Pope Leo XIV has issued one of the strongest warnings yet from the Vatican over the rapid rise of artificial intelligence, saying the technology risks damaging human dignity, destroying jobs, spreading misinformation, and even normalizing war.
In his first major encyclical titled “Magnifica Humanitas” (“Magnificent Humanity”), released on May 25, the pontiff called for strict global oversight of AI development and warned against allowing powerful technology companies to dominate the future of humanity without accountability.
The document marks the first major policy-style statement of Pope Leo’s papacy and places artificial intelligence at the center of the Catholic Church’s global moral concerns.
The pope stopped short of demanding a total ban on AI, but strongly argued that governments and international institutions must regulate the technology before it grows beyond human control.
He criticized what he described as a growing concentration of technological power in private corporations that now influence politics, communication, labor, and even warfare.
The Vatican document warned that AI systems are increasingly capable of manipulating information, simulating human emotions, and replacing human decision-making in sensitive areas of life.
Pope Leo also expressed fears about the military use of AI, saying automation in warfare could push humanity into what he described as a “spiral of annihilation” or even “unending war.”
Over recent months, the pope has repeatedly spoken against excessive dependence on AI-generated communication and digital systems.
Earlier this year, he warned that artificial intelligence could interfere with “human relationships” by imitating human faces, voices, and emotions too closely.
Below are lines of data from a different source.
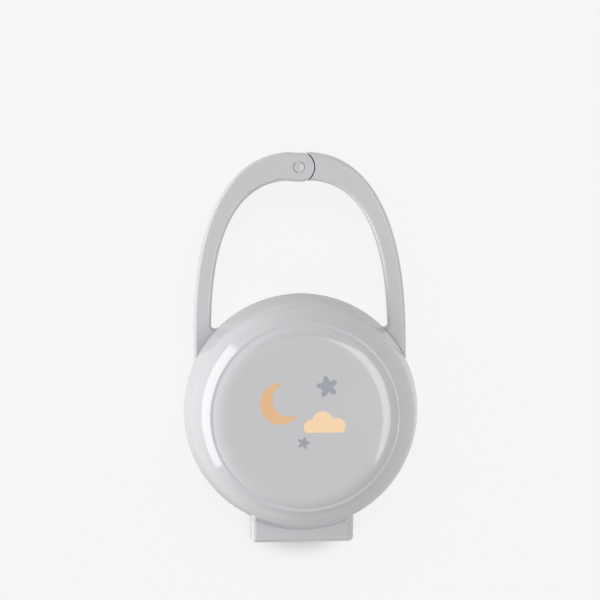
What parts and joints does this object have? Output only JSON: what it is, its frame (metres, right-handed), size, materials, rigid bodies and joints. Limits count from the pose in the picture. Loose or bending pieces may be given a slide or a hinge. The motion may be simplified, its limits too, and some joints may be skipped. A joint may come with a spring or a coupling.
{
  "type": "pacifier case",
  "caption": "Round hinged pacifier case with a ringed lid and a tall carrying loop whose one arm swings out as a gate.",
  "frame": {"origin": "middle of the flat back face that the closed case rests on", "axes": "+Z from the back face to the front of the lid, +Y towards the top of the handle, +X towards the swinging arm"},
  "size_m": [0.072, 0.1199, 0.046],
  "materials": {
    "shell": "moulded polypropylene, soft gloss, light cool grey",
    "lid": "moulded polypropylene, soft gloss, light cool grey",
    "gate": "moulded polypropylene, soft gloss, light cool grey",
    "pin": "moulded pin, soft gloss, slightly lighter grey",
    "steel": "drawn steel wire"
  },
  "bodies": {
    "base": {"base_shell": "shell", "pivot_pin": "pin", "hinge_pin": "steel"},
    "lid": {"lid_shell": "lid"},
    "gate": {"gate_arm": "gate"}
  },
  "joints": [
    {"name": "lid_hinge", "type": "hinge", "parent": "base", "child": "lid", "pos_m": [0, -0.0379, 0.023], "axis": [1, 0, 0], "range_deg": [0, 180]},
    {"name": "gate_swing", "type": "hinge", "parent": "base", "child": "gate", "pos_m": [0, 0.07475, 0.0195], "axis": [0, 0, 1], "range_deg": [0, 45]}
  ]
}
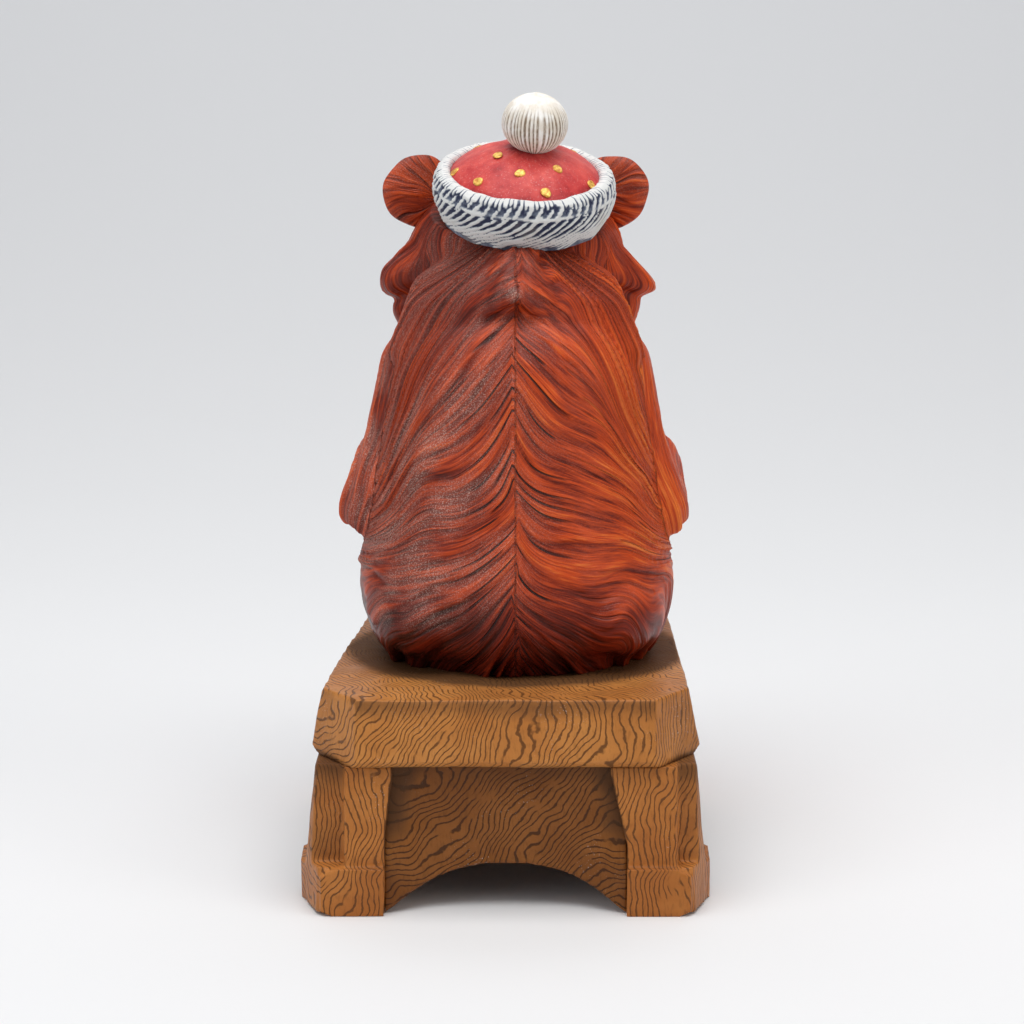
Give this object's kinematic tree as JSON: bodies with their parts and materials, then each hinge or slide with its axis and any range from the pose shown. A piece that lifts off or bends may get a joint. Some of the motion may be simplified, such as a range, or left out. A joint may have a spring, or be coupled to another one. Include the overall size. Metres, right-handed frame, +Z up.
{
  "type": "carved bear figurine",
  "caption": "Carved wooden bear in a round fur-trimmed hat with a bobble, sitting on a low stool with arched aprons.",
  "frame": {"origin": "on the surface that the stool stands on, at the centre of the figure's footprint box", "axes": "+Z up, the bear looks along -Y, +X is the bear's left"},
  "size_m": [0.086, 0.12, 0.1682],
  "materials": {
    "stool_wood": "satin varnish over painted grain lines",
    "dowel_wood": "raw",
    "bear_wood": "satin stain and varnish",
    "bead_black": "gloss",
    "trim_paint": "matt paint, white strands over navy",
    "crown_paint": "satin paint with gold dots",
    "bobble_paint": "matt paint",
    "screw_steel": "zinc plated"
  },
  "bodies": {
    "root": {"seat_board": "stool_wood", "stool_leg_rear_left": "stool_wood", "stool_leg_rear_right": "stool_wood", "stool_leg_front_left": "stool_wood", "stool_leg_front_right": "stool_wood", "apron_rear": "stool_wood", "apron_front": "stool_wood", "apron_left": "stool_wood", "apron_right": "stool_wood", "leg_dowels": "dowel_wood", "seat_screws": "screw_steel", "torso": "bear_wood", "arm_left": "bear_wood", "arm_right": "bear_wood", "hind_leg_left": "bear_wood", "hind_leg_right": "bear_wood", "shoulder_dowels": "dowel_wood", "hip_dowels": "dowel_wood", "neck_dowel": "dowel_wood", "head": "bear_wood", "ear_left": "bear_wood", "ear_right": "bear_wood", "eye_left": "bead_black", "eye_right": "bead_black", "nose": "bead_black", "hat_dowel": "dowel_wood", "hat_trim": "trim_paint", "hat_crown": "crown_paint", "bobble_pin": "screw_steel", "bobble": "bobble_paint"}
  },
  "joints": []
}
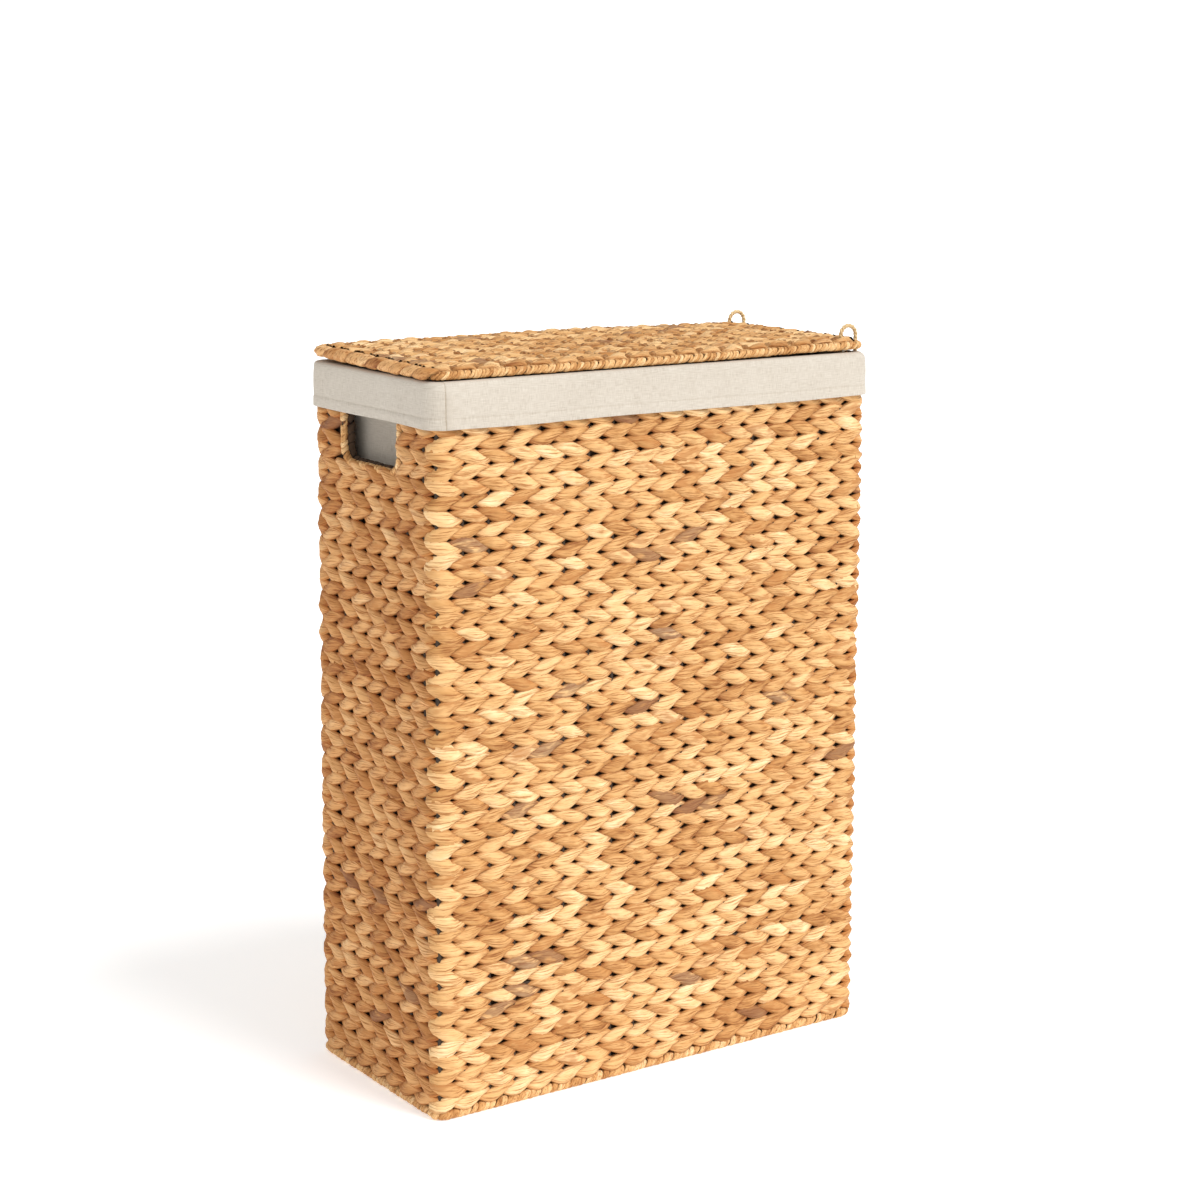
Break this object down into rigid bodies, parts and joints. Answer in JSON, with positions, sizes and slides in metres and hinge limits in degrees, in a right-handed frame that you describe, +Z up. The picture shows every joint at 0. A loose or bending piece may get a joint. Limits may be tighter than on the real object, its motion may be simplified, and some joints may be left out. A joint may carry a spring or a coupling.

He also argued that technology should never replace human creativity and thinking.
In another message issued for the World Day of Social Communications, Pope Leo urged governments, educators, and families to protect young people from digital manipulation and online misinformation linked to AI technologies.
The pope has even discouraged Catholic clergy from relying on AI tools to prepare sermons, arguing that faith and spiritual connection cannot be replaced by algorithms.
The Vatican’s growing focus on AI comes as governments around the world struggle to respond to fast-moving advances in generative artificial intelligence led by companies such as OpenAI, Google DeepMind, Meta, and Anthropic.
Despite his criticism, Pope Leo has not rejected technology entirely. Vatican officials say the Church supports innovation but wants AI systems to remain centered on human dignity, ethics, and public accountability rather than profit or political power alone.